9. “Because I said so.” / “I’ve been doing this 20 years.”

Authority can inform; it can’t replace reasons. “Because I said so” works better on toddlers than teammates. “I have 20 years of experience” might be relevant—but experience is a library, not a trump card. What’s on the shelf?

If you truly have expertise, unpack it. “In similar projects, A led to B because of C; here’s why I think the same dynamic applies.” That respects time and brains. If someone plays the experience card without details, invite them: “Tell me what those twenty years taught you that fits here.”

10. “Let’s agree to disagree.” (used as an eject button)

There’s a noble version of this line when both sides understand each other and values genuinely diverge. But many people deploy it early, a parachute out of discomfort. Translation: “I don’t have an answer, and I don’t want to risk losing face.”

If you suspect it’s premature, try: “I’m willing to park it, but before we do—can you summarize my view, and I’ll summarize yours? If we can do that, ‘agree to disagree’ will actually mean something.” Often the exercise reveals you weren’t arguing the same point to begin with.

A tiny story from a park bench

Last summer I watched two guys in their thirties argue about whether the city should add bike lanes near the tennis courts. One said, “Everyone knows they slow traffic” (Phrase 3). The other shot back, “You’re just anti-cyclist” (Phrase 1). They spiraled into “What about the parking fiasco last year?” (Phrase 2) before landing on a sarcastic “Whatever” duet (Phrase 8).

An older woman who sells oranges by the gate stepped in with the gentlest question: “Which street are you each thinking of?” They named different blocks. Different facts. Different pain points. The air changed. They walked the path together to look. No winner declared—just two people arguing the same thing for the first time.

That’s the maneuver I wish I’d learned earlier: bring the argument back to ground level where humans live—streets, dates, actions—before ego builds a tower you both have to defend.

Why these phrases surface (and how to catch yourself)

When we feel cornered, we protect our identity. Arguments threaten identity by implying, “You might be wrong.” Our brains hate that. So they reach for shortcuts that shield “me” at the cost of “truth.”

You can’t remove the reflex, but you can delay its finger on the trigger. Here are a few questions I keep handy when I feel myself reaching for one of the ten:

  • What problem are we actually trying to solve? (Clarity drains drama.)

  • Can I state their point in a way they’d endorse? (If not, I’m building a straw man.)

  • What’s one piece of evidence I can name precisely? (Not “studies”; a thing.)

  • What would good look like here—in one sentence? (A decision, a plan, an apology?)

  • Do I want to be right, or do I want the right outcome?

Even asking one slows the sprint toward ego-protection phrases.

How to respond when you hear these (without escalating)

  • Name, don’t shame. “That feels like a label. Can we stick to behaviors?”

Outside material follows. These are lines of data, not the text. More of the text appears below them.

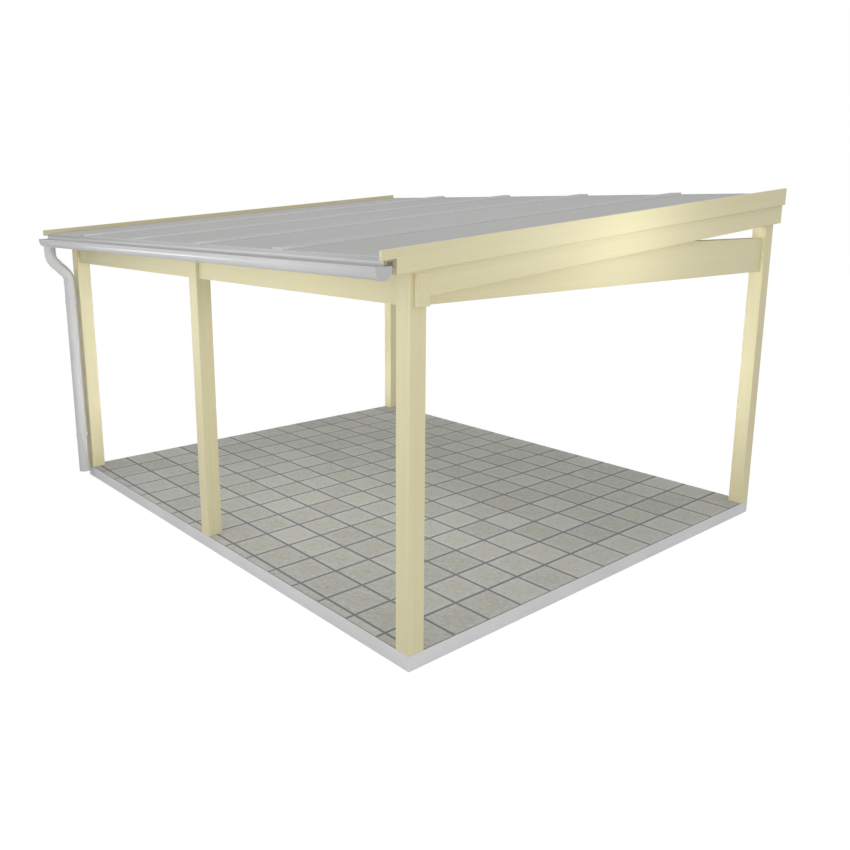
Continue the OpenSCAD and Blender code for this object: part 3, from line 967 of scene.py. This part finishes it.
# Screws.
screwLook = {
    "shade": (0.62, 0.62, 0.60), "tones": (0.85, 1), "cloud": 350, "rough": 0.3, "crisp": 30,
    "radius": 4.2 * mm, "height": 2.8 * mm, "steps": 24, "dome": 0.45,
    "socket": 2.2 * mm, "socketFloor": 0.35, "socketLead": 1.5,
    "plate": 3 * mm, "side": 14.5 * mm, "footDrops": (14 * mm, 40 * mm),
}


def screwFinish():
    finish = newFinish("zincScrew")
    cloud = finish.noise(finish.point(*finish.place()), screwLook["cloud"], detail=3)
    return finish.shader(Base_Color=finish.tones(cloud, screwLook["shade"], screwLook["tones"]),
                         Roughness=screwLook["rough"] + cloud * 0.2, Metallic=1.0)


def addFirstScrew():
    # a pan head with a hexagon socket, pointing to the front
    height = screwLook["height"]
    screw = addRod("screw", screwLook["radius"], (0, 0, 0), (0, -height, 0), screwLook["steps"])
    choose(screw, lambda middle, normal: normal.y < -meshWork["facing"], "FACE")
    bpy.ops.mesh.bevel(offset=height * screwLook["dome"], segments=3)
    objectMode()
    socket = addRod("socket", screwLook["socket"], (0, -height * screwLook["socketLead"], 0),
                    (0, -height * screwLook["socketFloor"], 0), 6)
    combine(screw, socket, "DIFFERENCE")
    smooth(screw, screwLook["crisp"])
    return screw


def screwSpots():
    # two in every bracket's foot and two in every clip's plate
    spots = []
    for node in nodesOf("gutter_bracket"):
        low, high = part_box(node)
        for drop in screwLook["footDrops"]:
            spots.append(((low[0] + high[0]) / 2, high[1] - screwLook["plate"], high[2] - drop))
    for node in nodesOf("pipe_clip"):
        low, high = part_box(node)
        for side in (-screwLook["side"], screwLook["side"]):
            spots.append((pipeX + side, high[1] - screwLook["plate"], (low[2] + high[2]) / 2))
    return spots


def addScrews():
    material, first, spots = screwFinish(), addFirstScrew(), screwSpots()
    for number, spot in enumerate(spots):
        screw = bpy.data.objects.new("screw_%d" % (number + 1), first.data.copy())
        bpy.context.scene.collection.objects.link(screw)
        screw.location = spot
        makeActive(screw)
        bpy.ops.object.transform_apply(location=True, rotation=True, scale=True)
        dress(screw, material, "rainwater")
    bpy.data.objects.remove(first, do_unlink=True)
    print("screws made:", len(spots))


addScrews()
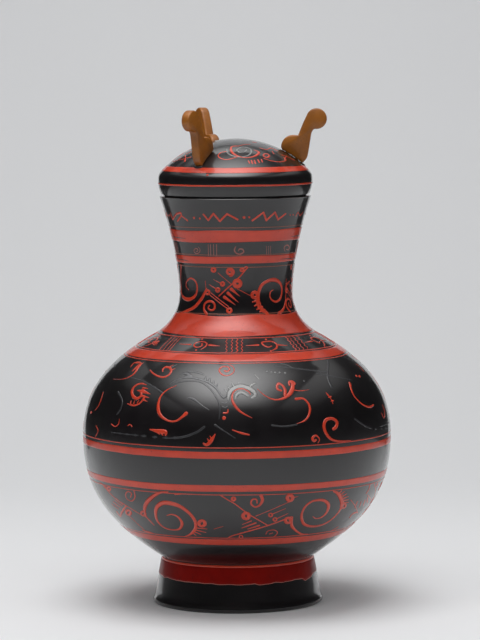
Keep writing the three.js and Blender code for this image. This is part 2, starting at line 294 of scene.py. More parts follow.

  • Re-center the point. “Happy to discuss that next. For now, this claim.”

  • Invite specificity. “Who is ‘everyone’? Which study? What did it show?”

  • Offer a pause. “I’m getting heated. Two minutes and we try again?”

  • Set a boundary. “If it turns contemptuous, I’m out. I want to solve, not score.”

Little scripts like these keep you in a posture you’re proud of later—something my older self cares about more than my younger self did.

The short version you can keep handy

“You’re just…,” “What about…,” “Everyone knows…,” “So you’re saying…,” “You always/never…,” “I read somewhere…,” “Calm down,” “Whatever,” “Because I said so/I’ve got 20 years,” and a premature “Agree to disagree”—these are the ten phrases that tell me someone’s losing the argument.

Not always because they’re wrong, but because their way of arguing has run out of gas.

If you catch yourself using one, take it as a kindness from your own mouth: you’ve reached the edge of your good case. Step back, find specifics, and try again. If you hear them from someone else, it’s your cue to lower the temperature, tighten the focus, or walk away with your dignity intact.